Os detalhes das ameaças que alega ter sofrido constam da reclamação que Naves impetrou no tribunal, em nome de seu cliente, contra o desembargador.

No documento, ele narra que o pano de fundo das ameaças é um processo em que seu cliente pede a anulação de contrato de venda de fazendas. Segundo o advogado, em primeiro grau, seu pedido foi acolhido, com parecer favorável do Ministério Público.

No entanto, quando o processo foi para o Tribunal de Justiça, após um recurso de Luciano Polimeno, o desembargador anulou, em janeiro de 2023, a decisão de primeira instância. Após essa decisão, Moraes Filho adiou o julgamento seguidas vezes, “atendendo a estratégia” de Luciano Polimeno, afirma o advogado Carlos Naves de Resende.
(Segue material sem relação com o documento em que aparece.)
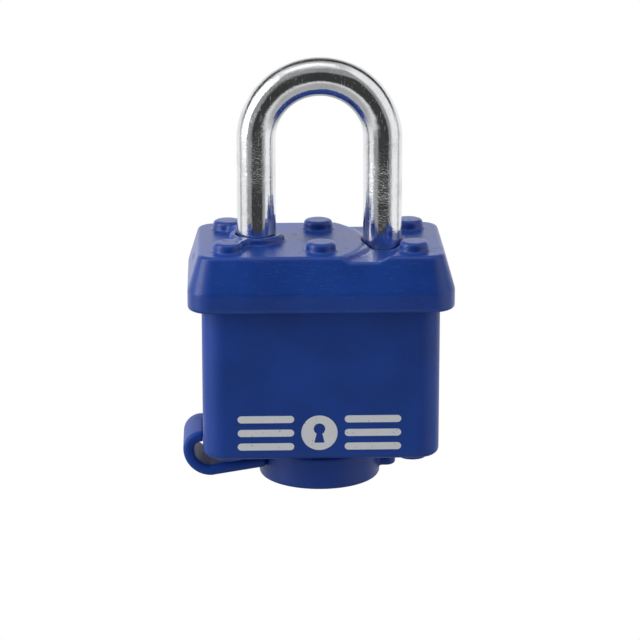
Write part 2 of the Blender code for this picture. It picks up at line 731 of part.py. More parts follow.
def make_shell():
    bore = circle(0, 0, PLUG_BORE, SIDES_PLUG)
    mesh = flat_mesh("cylinder_shell", [cylinder_outline(0, 0), bore], SHELL_Z, SHELL_TOP)
    shell = add_part("cylinder_shell", mesh, "brass")
    along_x = Matrix.Rotation(math.pi / 2, 4, "Y")
    for i, z in enumerate(pin_heights()):
        place = Matrix.Translation((0, 0, z)) @ along_x
        end = PIN_HOUSING_END + FIT
        start = PLUG_RADIUS / 2
        name = f"shell_chamber_{i + 1}"
        boolean(shell, rod_cutter(name, CHAMBER, start, end, SIDES_SMALL, place))
    half = PIN_HOUSING_HALF
    low = PIN_HOUSING_END + FIT
    strip = [(low, -half), (low + CHAMBER_COVER, -half), (low + CHAMBER_COVER, half), (low, half)]
    add_part("chamber_cover", flat_mesh("chamber_cover", [strip], SHELL_Z, SHELL_TOP), "brass")


def make_plug():
    face = BODY_Z + FIT
    neck_top = LEVER_MID - LEVER_THICKNESS / 2 - FIT
    tail_top = LEVER_MID + LEVER_THICKNESS / 2
    profile = [
        (0, tail_top),
        (PLUG_TAIL_RADIUS, tail_top),
        (PLUG_TAIL_RADIUS, neck_top),
        (PLUG_NECK_RADIUS, neck_top),
        (PLUG_NECK_RADIUS, SHELL_TOP),
        (PLUG_RADIUS, SHELL_TOP),
        (PLUG_RADIUS, SHELL_Z),
        (PLUG_FACE_RADIUS, SHELL_Z),
        (PLUG_FACE_RADIUS, face),
        (0, face),
    ]
    plug = add_part("cylinder_plug", profile_mesh("cylinder_plug", profile), "brass")
    screw(plug, SIDES_PLUG)
    half_width = KEYWAY_WIDTH / 2
    half_height = KEYWAY_HEIGHT / 2
    keyway_top = pin_heights()[-1] + FIRST_PIN_ABOVE_SHELL / 2
    low = (-half_width, -half_height, face - FIT)
    boolean(plug, box_cutter("keyway", low, (half_width, half_height, keyway_top)))
    along_y = Matrix.Rotation(-math.pi / 2, 4, "X")
    for i, z in enumerate(pin_heights()):
        place = Matrix.Translation((0, 0, z)) @ along_y
        start = KEYWAY_HEIGHT / 4
        end = PLUG_RADIUS + FIT
        name = f"plug_chamber_{i + 1}"
        boolean(plug, rod_cutter(name, CHAMBER, start, end, SIDES_SMALL, place))


def make_pins():
    """Key pins in the plug, driver pins and springs in the housing, all at the shear line."""
    shear = PLUG_RADIUS * math.cos(math.asin(PIN_RADIUS / PLUG_RADIUS))
    key_end = shear - FIT / 2
    driver_start = PLUG_BORE + FIT
    driver_end = driver_start + DRIVER_PIN_LENGTH
    spring_start = driver_end + FIT + PIN_SPRING_WIRE / 2
    spring_length = PIN_HOUSING_END - PIN_SPRING_WIRE / 2 - spring_start
    coil_radius = PIN_RADIUS - PIN_SPRING_WIRE / 2
    for i, z in enumerate(pin_heights()):
        length = KEY_PIN_LENGTH - i * KEY_PIN_STEP
        start = key_end - length
        key_path = [(0, start, z), (0, start + KEY_PIN_TAPER, z), (0, key_end, z)]
        key_pin = wire_mesh(f"key_pin_{i + 1}", key_path, PIN_RADIUS, SIDES_SMALL, [KEY_PIN_TIP, 1.0, 1.0])
        smooth(key_pin)
        add_part(f"key_pin_{i + 1}", key_pin, "pin_brass")
        driver_path = [(driver_start, 0, z), (driver_end, 0, z)]
        driver = wire_mesh(f"driver_pin_{i + 1}", driver_path, PIN_RADIUS, SIDES_SMALL)
        smooth(driver)
        add_part(f"driver_pin_{i + 1}", driver, "pin_brass")
        coil = coil_points(coil_radius, spring_length, PIN_SPRING_TURNS, SIDES_COIL)
        path = [(spring_start + along, side, z + up) for side, up, along in coil]
        spring = wire_mesh(f"pin_spring_{i + 1}", path, PIN_SPRING_WIRE / 2, SIDES_THIN_WIRE)
        smooth(spring)
        add_part(f"pin_spring_{i + 1}", spring, "spring_steel")


# Keyway cover and strap


def hinge_axis():
    """Middle of the strap's loop, at the jacket's lower left corner: (x, z)."""
    return -(JACKET_WIDTH / 2 - HINGE_INSET), JACKET_Z - FIT


def make_key_cover():
    """A moulded cup over the keyway, with a spigot up into the jacket's hole and a pull tab."""
    top = CAP_HEIGHT
    spigot_top = JACKET_Z + CAP_SPIGOT_HEIGHT - FIT
    inside = CAP_SPIGOT_RADIUS - CAP_SPIGOT_WALL
    profile = [
        (0, CAP_WALL),
        (inside, CAP_WALL),
        (inside, spigot_top),
        (CAP_SPIGOT_RADIUS, spigot_top),
        (CAP_SPIGOT_RADIUS, CAP_WALL),
        (CAP_RADIUS - CAP_WALL, CAP_WALL),
        (CAP_RADIUS - CAP_WALL, top),
        (CAP_RADIUS, top),
        (CAP_RADIUS, CAP_BOTTOM_ROUND),
        (CAP_RADIUS - CAP_BOTTOM_ROUND, 0),
        (0, 0),
    ]
    hinge_x, hinge_z = hinge_axis()
    moved = [(r, z - hinge_z) for r, z in profile]
    mesh = profile_mesh("key_cover", moved)
    cap = add_part("key_cover", mesh, "cover_blue")
    screw(cap, SIDES_LARGE)
    # The piece is modelled about its hinge, so that its origin lies on the axis it swings on.
    hinge = bpy.data.objects.new("key_cover_hinge", None)
    hinge.location = (hinge_x, 0, hinge_z)
    PARTS.objects.link(hinge)
    cap.parent = hinge
    cap.location = (-hinge_x, 0, 0)
    high = top - TAB_DROP
    start = CAP_RADIUS - CAP_WALL / 2
    end = CAP_RADIUS + TAB_LENGTH
    half = TAB_WIDTH / 2
    corner = TAB_CORNER
    outline = [(start, -half), (end - corner, -half)]
    outline += arc(end - corner, -half + corner, corner, -math.pi / 2, 0, TAB_CORNER_STEPS)[1:]
    outline += arc(end - corner, half - corner, corner, 0, math.pi / 2, TAB_CORNER_STEPS)
    outline.append((start, half))
    tab = add_cutter("pull_tab", flat_mesh("pull_tab", [outline], high - TAB_THICKNESS, high))
    boolean(cap, tab, "UNION")


def strap_path():
    """The strap's middle line in the XZ plane, from the jacket's wall round to the keyway cover."""
    root_x = -(JACKET_WIDTH / 2 + FIT)
    root_z = JACKET_Z + STRAP_RISE
    path = [(root_x, root_z)]
    quarter = math.pi / 2
    path += arc(root_x, root_z - STRAP_BULGE, STRAP_BULGE, quarter, 2 * quarter, STRAP_BULGE_STEPS)[1:]
    low_x = root_x - STRAP_BULGE + STRAP_DROP
    drop_steps = STRAP_DROP_STEPS
    path += arc(low_x, root_z - STRAP_BULGE, STRAP_DROP, 2 * quarter, 3 * quarter, drop_steps)[1:]
    path.append((-(CAP_RADIUS + FIT), STRAP_AT_CAP))
    return path


def make_strap():
    path = [Vector(p) for p in strap_path()]
    half = STRAP_THICKNESS / 2
    outer = []
    inner = []
    for i, point in enumerate(path):
        ahead = path[min(i + 1, len(path) - 1)] - path[max(i - 1, 0)]
        if i == 0:
            ahead = Vector((-1, 0))
        if i == len(path) - 1:
            ahead = Vector((1, 0))
        side = Vector((ahead.y, -ahead.x)).normalized() * half
        outer.append(tuple(point + side))
        inner.append(tuple(point - side))
    outline = outer + inner[::-1]
    mesh = flat_mesh("key_cover_strap", [outline], -STRAP_WIDTH / 2, STRAP_WIDTH / 2)
    mesh.transform(Matrix.Rotation(math.pi / 2, 4, "X"))
    add_part("key_cover_strap", mesh, "strap_blue")


make_jacket()
make_top_cover()
make_plates()
make_rivets()
make_shackle()
make_shackle_spring()
make_levers()
make_cam()
make_shell()
make_plug()
make_pins()
make_key_cover()
make_strap()
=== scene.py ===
import math

import bpy
import numpy as np
from mathutils import Matrix, Vector


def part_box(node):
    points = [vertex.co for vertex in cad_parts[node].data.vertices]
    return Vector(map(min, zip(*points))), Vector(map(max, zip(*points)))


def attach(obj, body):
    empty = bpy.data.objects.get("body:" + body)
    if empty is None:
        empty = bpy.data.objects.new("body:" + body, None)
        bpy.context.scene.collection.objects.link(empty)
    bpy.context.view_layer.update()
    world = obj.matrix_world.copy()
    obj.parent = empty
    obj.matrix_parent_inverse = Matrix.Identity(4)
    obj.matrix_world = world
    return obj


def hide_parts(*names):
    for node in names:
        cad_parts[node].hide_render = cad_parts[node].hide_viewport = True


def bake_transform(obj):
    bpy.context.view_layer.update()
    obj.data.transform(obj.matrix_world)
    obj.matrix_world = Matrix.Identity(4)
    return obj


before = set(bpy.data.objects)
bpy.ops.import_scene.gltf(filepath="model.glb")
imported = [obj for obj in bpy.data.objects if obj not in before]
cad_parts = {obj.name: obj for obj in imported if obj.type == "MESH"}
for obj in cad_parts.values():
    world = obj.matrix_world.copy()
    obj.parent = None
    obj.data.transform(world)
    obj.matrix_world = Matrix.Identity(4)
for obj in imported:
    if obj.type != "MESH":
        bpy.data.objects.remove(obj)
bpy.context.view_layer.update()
mm = 0.001


# Node trees. Shader and geometry trees are written the same way: a Wire is a
# socket that Python can calculate with, and Tree.add makes any other node.

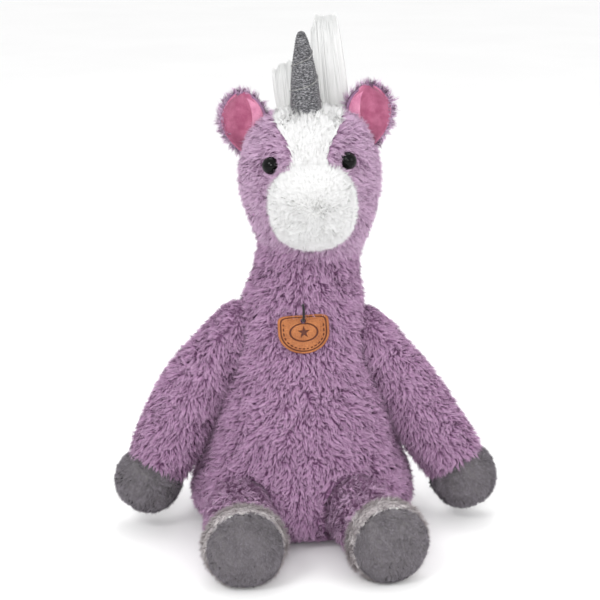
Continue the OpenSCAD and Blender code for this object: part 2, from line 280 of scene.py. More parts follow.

Um novo julgamento foi marcado para o dia 22 de maio. Quatro dias antes, Naves recebeu a ligação de Polimeno. A transcrição dessa conversa faz parte do acervo registrado no cartório de Várzea Grande e detalha um movimento importante do processo.

Polimeno propôs ao advogado um ajuste para que não recorresse contra o acórdão que seria proferido na sessão daquele dia 22. Nesse telefonema, Polimeno diz que o tribunal daria ganho de causa a ele. Contou, ainda, que “já havia conversado com os desembargadores da 2.ª Câmara e que o resultado seria de 3 a 0, sendo que o relator Sebastião de Moraes Filho havia orientado a reunir com os reclamantes e fazer um acordo para que não houvesse mais nenhum tipo de recurso”.

No áudio, Polimeno afirma: “Estou gastando muito para vocês perderem. Então, ao invés de eu gastar muito lá, é melhor eu fazer um acordo com você (Naves). O homem diz que “ganhou cinco partidas”, referentes às vezes em que o caso foi retirado de pauta. Luciano Polimeno diz que está colocando “muito” dinheiro no caso e que “está cansando”.

“Está me custando caro demais para adiar semana a semana, entendeu? Então, antes deles comer, que nós coma, porra! Antes do desembargador comer mais, coma”, afirmou Polimeno na ligação com Naves.O Tribunal de Justiça de Mato Grosso, afinal, acolheu o recurso de Luciano Polimeno.Em junho, Naves decidiu confrontar o desembargador sobre o caso e também nessa ocasião gravou a conversa com o magistrado “diante das ameaças de morte e inúmeras denúncias de que Luciano Polimeno haveria comprado a decisão judicial”.

O desembargador contesta a gravação. Ele afirma que ela foi realizada “contra preceitos constitucionais e até da ética”. Nesse áudio, também degravado em cartório, Sebastião de Moraes diz ao advogado Naves que irá processar Polimeno.

Ainda havia um outro recurso pendente de apreciação e ele acabou não sendo julgado por Sebastião de Moraes. A razão, no entanto, não foi uma eventual declaração de suspeição do magistrado, que agendou o julgamento do recurso para agosto, mas sim seu afastamento determinado pelo Conselho Nacional de Justiça.

Naves relata ainda que, cinco dias após confrontar o desembargador, exibindo a ele a gravação da conversa com Polimeno, este entrou novamente em contato – para questioná-lo por ter denunciado a suposta ‘compra’ de desembargadores.

Nesta ligação, Polimeno diz que ficou sabendo da gravação porque Naves a incluiu no protocolo da reclamação contra o desembargador.

No entanto, o advogado nega ter juntado aos autos o áudio. Ele sustenta que “o próprio relator ou algum servidor com relação direta, entrou em contato com Luciano Polimeno para informar a situação”.

Polimeno desafiou Naves: “Marca comigo o lugar pra nós trocar tiro, eu e você, avisa só para não falar que foi na covardia, que eu não gosto de covardia, rapaz”.

Naves quis saber do desafeto quem havia contado sobre a denúncia que levou ao Tribunal de Justiça. “Tá no processo que você colocou agora, rapaz, você falou que eu tinha te ameaçado de morte”, respondeu Polimeno.

Foi com esse contexto que o advogado pediu a investigação sobre o desembargador, apontando para uma suposta “falta de cautela e de prudência necessárias à condução e julgamento do processo”. Em sua avaliação, Moraes Filho “não se norteou pelo princípio da imparcialidade”.

Naves sustenta que existem “indícios de participação do magistrado em negociação criminosa a fim de manipular a sua atuação jurisdicional para favorecer Luciano Polimeno, ensejando, assim, a necessidade de apuração por meio regular processo administrativo disciplinar”.